**WHAT YOU NEED TO DO**
Return, exactly as written, every line from the first line of the data below through the line that contains "(leg - half, -back), (leg".

▬▬▬

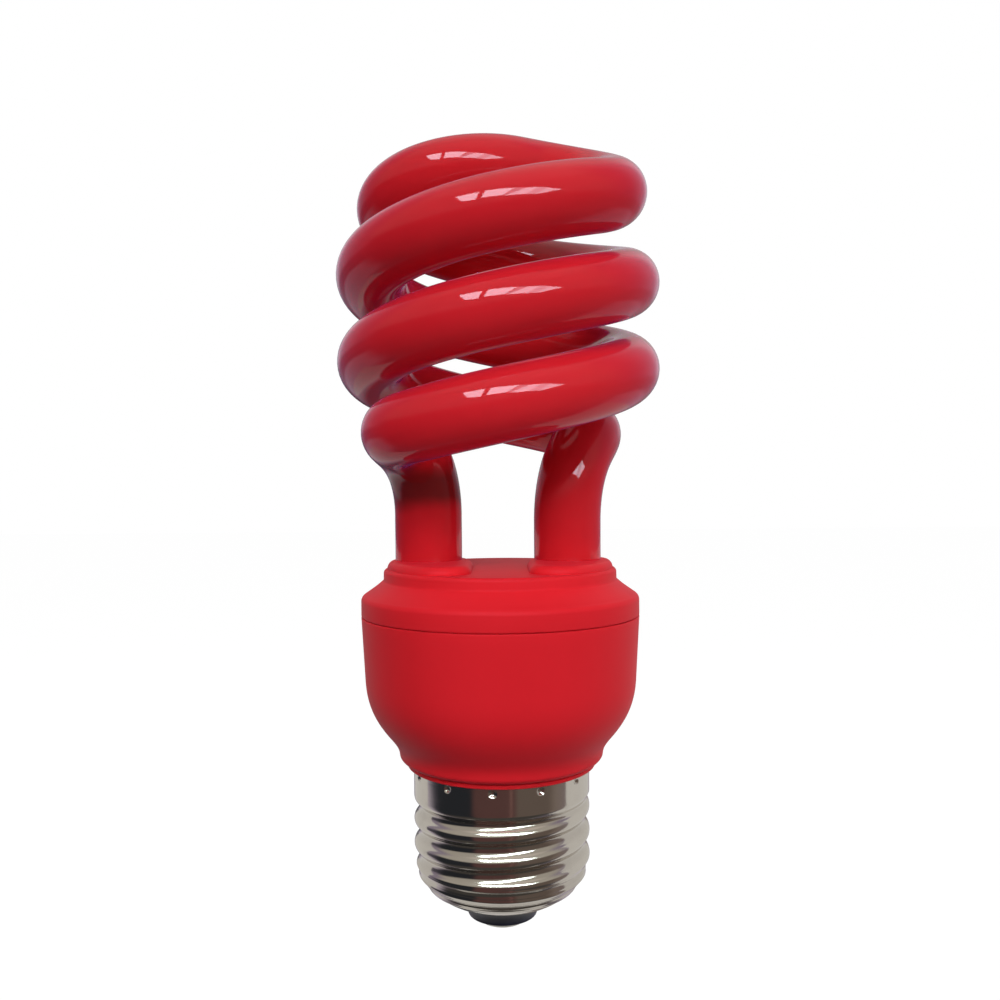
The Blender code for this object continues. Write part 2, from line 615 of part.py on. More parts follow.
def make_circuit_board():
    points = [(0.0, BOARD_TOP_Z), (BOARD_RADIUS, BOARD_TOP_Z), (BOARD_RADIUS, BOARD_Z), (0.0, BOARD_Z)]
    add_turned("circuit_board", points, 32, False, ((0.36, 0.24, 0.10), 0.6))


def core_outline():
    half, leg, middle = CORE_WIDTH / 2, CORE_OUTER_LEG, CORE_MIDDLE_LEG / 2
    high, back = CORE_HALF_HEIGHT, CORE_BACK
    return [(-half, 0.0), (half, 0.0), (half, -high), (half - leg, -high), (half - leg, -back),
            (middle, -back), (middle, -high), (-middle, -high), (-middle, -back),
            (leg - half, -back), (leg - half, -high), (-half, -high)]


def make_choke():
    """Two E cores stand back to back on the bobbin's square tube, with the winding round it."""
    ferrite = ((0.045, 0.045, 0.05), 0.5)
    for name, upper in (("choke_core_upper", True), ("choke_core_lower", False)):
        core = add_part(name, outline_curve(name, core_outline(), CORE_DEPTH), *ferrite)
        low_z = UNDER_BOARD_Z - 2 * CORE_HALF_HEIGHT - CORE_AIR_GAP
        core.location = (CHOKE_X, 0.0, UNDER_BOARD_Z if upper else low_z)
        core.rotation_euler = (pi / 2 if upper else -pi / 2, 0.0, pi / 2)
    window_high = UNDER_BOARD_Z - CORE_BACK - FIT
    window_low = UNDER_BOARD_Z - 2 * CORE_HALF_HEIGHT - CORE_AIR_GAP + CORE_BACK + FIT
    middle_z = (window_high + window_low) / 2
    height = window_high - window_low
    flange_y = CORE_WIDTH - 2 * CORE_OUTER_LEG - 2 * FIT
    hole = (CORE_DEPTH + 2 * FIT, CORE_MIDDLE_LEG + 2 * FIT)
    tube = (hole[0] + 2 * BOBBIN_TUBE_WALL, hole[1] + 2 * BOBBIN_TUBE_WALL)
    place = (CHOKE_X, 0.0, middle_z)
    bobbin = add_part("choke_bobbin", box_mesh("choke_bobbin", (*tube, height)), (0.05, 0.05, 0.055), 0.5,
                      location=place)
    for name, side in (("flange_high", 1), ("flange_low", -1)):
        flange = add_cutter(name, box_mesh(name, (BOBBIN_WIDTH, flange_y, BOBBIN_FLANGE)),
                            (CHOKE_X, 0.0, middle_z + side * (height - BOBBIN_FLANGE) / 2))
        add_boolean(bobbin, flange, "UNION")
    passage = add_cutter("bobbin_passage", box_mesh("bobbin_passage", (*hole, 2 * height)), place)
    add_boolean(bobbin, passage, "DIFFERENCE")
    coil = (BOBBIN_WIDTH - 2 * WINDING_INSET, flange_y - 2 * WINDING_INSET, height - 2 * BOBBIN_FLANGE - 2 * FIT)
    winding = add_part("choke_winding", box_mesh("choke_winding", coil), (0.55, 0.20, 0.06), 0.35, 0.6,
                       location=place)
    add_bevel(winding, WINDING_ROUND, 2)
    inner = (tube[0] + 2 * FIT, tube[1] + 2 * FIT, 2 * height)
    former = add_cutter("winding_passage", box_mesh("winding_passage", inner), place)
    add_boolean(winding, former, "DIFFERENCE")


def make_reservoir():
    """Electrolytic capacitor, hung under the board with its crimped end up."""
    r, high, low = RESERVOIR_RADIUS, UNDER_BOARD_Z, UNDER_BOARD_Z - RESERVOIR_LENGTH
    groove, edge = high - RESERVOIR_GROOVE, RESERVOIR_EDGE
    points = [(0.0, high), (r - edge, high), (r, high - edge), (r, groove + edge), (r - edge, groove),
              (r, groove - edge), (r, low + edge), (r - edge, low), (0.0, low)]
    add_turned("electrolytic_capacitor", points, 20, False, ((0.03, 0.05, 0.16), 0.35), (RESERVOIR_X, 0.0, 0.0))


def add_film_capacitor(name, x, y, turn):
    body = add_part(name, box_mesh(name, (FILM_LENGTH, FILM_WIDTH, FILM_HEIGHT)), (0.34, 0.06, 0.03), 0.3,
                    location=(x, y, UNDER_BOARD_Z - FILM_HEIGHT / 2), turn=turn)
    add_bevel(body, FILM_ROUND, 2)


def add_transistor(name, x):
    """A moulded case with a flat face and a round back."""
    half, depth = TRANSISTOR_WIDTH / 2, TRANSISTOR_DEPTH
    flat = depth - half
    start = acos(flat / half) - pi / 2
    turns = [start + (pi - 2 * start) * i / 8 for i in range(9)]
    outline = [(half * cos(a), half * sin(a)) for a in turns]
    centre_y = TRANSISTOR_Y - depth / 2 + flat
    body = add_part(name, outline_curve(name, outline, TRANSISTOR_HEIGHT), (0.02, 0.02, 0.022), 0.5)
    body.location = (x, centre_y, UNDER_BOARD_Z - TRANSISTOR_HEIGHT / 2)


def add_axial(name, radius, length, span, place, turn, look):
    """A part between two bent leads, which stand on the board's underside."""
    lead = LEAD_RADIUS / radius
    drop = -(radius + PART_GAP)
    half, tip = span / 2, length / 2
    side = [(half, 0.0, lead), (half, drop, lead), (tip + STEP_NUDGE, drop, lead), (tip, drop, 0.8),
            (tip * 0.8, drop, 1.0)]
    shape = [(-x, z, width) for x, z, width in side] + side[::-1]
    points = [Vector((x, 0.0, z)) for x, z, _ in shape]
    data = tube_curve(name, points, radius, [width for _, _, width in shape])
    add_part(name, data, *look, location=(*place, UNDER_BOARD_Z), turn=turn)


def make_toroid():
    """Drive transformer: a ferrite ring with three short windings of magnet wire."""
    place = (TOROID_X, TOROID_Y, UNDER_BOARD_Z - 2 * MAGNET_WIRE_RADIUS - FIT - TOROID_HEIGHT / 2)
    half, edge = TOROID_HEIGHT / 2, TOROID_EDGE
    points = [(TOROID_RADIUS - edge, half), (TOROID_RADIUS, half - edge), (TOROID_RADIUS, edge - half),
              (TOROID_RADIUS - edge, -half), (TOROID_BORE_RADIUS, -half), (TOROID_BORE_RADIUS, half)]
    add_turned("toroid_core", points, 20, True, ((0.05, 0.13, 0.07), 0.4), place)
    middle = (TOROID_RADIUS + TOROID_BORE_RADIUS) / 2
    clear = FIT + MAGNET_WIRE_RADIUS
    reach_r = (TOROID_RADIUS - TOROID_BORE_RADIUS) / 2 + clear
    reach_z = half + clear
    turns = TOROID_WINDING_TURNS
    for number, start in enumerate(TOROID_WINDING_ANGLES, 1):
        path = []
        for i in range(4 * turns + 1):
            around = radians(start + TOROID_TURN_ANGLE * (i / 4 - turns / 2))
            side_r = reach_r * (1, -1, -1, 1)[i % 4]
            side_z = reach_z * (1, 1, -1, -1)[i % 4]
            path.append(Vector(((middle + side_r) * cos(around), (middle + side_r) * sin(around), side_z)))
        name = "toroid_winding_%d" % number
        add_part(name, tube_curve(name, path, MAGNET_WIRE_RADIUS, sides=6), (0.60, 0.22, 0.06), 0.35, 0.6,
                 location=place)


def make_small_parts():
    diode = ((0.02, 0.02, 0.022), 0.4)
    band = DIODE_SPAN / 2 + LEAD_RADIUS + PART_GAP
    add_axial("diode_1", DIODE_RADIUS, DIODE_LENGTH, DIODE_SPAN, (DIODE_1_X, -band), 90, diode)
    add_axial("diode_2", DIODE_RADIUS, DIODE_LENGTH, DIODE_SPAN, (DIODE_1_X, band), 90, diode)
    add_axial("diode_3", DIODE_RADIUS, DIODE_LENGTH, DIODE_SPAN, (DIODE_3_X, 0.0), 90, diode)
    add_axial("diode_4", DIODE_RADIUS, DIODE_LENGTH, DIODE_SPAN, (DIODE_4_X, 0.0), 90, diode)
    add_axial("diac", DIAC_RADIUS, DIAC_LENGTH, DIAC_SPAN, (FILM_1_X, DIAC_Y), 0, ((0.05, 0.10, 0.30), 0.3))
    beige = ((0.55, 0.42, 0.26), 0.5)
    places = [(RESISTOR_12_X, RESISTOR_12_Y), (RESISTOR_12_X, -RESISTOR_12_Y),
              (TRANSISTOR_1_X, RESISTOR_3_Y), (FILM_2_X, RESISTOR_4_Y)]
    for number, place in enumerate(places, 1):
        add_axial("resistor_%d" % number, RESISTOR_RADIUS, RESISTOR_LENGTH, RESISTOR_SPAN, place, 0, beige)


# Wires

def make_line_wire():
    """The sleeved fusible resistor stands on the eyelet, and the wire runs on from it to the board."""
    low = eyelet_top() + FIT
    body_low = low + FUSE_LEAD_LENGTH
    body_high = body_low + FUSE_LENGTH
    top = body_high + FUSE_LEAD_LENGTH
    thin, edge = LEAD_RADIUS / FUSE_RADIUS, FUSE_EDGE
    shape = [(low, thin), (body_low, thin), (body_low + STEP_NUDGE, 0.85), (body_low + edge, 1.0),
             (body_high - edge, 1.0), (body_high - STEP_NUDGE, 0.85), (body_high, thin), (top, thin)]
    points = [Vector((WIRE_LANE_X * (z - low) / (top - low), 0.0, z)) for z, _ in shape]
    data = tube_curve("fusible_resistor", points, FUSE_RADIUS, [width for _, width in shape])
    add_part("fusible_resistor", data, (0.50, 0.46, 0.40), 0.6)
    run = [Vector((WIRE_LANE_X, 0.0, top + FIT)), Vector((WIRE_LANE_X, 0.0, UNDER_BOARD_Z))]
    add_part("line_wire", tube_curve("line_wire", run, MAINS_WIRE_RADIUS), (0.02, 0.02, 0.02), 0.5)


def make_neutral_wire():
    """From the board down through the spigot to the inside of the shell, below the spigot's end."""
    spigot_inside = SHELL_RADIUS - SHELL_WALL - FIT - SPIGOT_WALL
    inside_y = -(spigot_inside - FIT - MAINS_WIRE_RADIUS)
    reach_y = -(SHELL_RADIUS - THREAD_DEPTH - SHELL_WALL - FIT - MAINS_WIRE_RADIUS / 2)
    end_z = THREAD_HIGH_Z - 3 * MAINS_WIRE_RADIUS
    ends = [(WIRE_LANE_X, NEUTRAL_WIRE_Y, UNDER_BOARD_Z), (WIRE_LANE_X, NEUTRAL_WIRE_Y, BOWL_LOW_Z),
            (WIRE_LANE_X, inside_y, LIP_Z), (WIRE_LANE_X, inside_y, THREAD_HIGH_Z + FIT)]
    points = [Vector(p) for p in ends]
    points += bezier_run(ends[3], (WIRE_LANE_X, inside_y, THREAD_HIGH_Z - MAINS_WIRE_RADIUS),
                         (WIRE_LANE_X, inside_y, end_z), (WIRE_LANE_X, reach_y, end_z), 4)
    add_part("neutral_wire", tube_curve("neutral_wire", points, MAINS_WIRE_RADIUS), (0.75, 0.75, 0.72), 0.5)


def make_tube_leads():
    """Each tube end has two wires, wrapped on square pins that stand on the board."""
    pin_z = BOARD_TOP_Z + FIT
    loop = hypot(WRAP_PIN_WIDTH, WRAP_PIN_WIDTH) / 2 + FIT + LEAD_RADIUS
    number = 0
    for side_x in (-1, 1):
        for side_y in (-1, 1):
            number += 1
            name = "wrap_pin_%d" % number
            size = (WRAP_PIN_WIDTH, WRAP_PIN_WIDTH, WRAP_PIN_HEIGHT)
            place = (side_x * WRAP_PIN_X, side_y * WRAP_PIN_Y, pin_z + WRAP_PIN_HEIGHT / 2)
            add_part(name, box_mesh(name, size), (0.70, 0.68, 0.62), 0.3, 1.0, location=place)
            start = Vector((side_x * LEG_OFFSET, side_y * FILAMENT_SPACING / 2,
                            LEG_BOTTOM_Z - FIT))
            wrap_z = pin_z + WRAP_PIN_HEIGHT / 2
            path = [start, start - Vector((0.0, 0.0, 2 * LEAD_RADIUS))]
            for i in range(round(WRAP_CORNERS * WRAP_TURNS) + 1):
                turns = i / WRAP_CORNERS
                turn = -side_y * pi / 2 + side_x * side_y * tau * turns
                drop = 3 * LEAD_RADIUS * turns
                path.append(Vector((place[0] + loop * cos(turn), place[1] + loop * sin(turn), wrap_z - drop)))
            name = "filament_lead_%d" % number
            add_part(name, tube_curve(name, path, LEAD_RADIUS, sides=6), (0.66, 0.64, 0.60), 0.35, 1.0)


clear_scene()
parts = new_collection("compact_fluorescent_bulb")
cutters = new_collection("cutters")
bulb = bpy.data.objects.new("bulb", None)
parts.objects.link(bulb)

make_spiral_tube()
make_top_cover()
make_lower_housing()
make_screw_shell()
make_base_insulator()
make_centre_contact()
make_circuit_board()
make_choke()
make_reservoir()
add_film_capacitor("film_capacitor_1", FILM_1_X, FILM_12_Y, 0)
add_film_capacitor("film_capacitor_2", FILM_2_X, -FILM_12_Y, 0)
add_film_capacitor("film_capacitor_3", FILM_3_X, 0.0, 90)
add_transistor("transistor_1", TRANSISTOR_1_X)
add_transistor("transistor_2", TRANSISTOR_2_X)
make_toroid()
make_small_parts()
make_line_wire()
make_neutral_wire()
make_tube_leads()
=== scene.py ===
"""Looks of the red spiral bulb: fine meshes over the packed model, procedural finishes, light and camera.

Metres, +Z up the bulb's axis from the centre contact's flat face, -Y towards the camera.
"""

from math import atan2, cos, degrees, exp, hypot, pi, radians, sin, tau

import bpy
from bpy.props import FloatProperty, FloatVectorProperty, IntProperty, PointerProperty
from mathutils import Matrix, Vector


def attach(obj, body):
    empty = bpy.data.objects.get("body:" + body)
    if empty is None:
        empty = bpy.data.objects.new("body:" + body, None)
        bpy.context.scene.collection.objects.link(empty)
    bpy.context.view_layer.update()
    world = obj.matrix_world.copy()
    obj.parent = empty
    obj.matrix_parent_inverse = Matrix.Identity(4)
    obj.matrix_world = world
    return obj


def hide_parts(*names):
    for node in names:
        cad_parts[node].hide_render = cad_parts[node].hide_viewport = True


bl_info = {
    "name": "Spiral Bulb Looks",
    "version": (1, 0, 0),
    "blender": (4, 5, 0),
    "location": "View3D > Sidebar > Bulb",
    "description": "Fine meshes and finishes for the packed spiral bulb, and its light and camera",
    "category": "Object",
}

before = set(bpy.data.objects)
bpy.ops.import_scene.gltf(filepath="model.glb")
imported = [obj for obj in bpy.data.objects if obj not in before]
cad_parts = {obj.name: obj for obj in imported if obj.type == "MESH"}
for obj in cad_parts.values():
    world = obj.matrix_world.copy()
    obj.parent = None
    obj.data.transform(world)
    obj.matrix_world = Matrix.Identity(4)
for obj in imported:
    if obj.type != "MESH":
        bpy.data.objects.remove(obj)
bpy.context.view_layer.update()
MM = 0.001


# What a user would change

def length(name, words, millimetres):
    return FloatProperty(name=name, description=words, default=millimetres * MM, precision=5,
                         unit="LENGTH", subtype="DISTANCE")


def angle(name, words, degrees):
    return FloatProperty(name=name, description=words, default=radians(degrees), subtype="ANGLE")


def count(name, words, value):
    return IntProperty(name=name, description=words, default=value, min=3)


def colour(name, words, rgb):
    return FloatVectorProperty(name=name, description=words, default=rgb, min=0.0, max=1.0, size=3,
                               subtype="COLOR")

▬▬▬

**TASK RESULT**
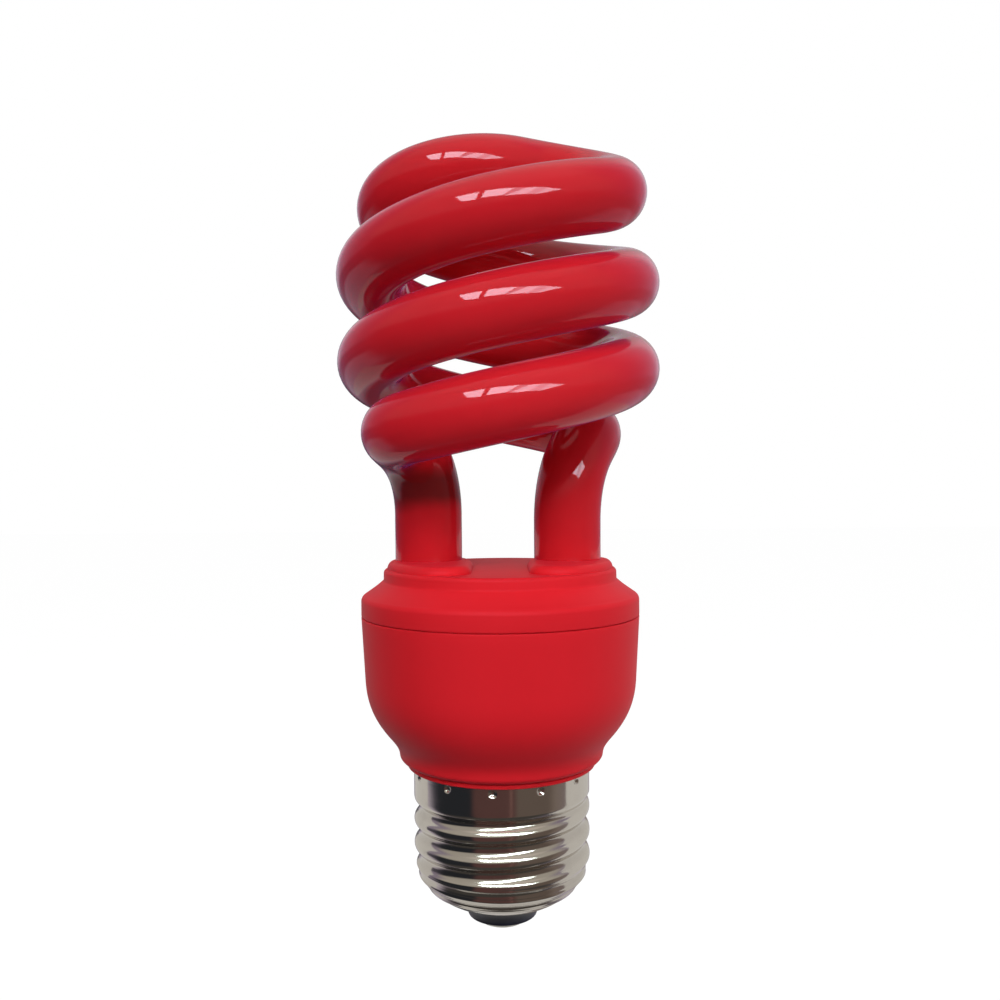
The Blender code for this object continues. Write part 2, from line 615 of part.py on. More parts follow.
def make_circuit_board():
    points = [(0.0, BOARD_TOP_Z), (BOARD_RADIUS, BOARD_TOP_Z), (BOARD_RADIUS, BOARD_Z), (0.0, BOARD_Z)]
    add_turned("circuit_board", points, 32, False, ((0.36, 0.24, 0.10), 0.6))


def core_outline():
    half, leg, middle = CORE_WIDTH / 2, CORE_OUTER_LEG, CORE_MIDDLE_LEG / 2
    high, back = CORE_HALF_HEIGHT, CORE_BACK
    return [(-half, 0.0), (half, 0.0), (half, -high), (half - leg, -high), (half - leg, -back),
            (middle, -back), (middle, -high), (-middle, -high), (-middle, -back),
            (leg - half, -back), (leg - half, -high), (-half, -high)]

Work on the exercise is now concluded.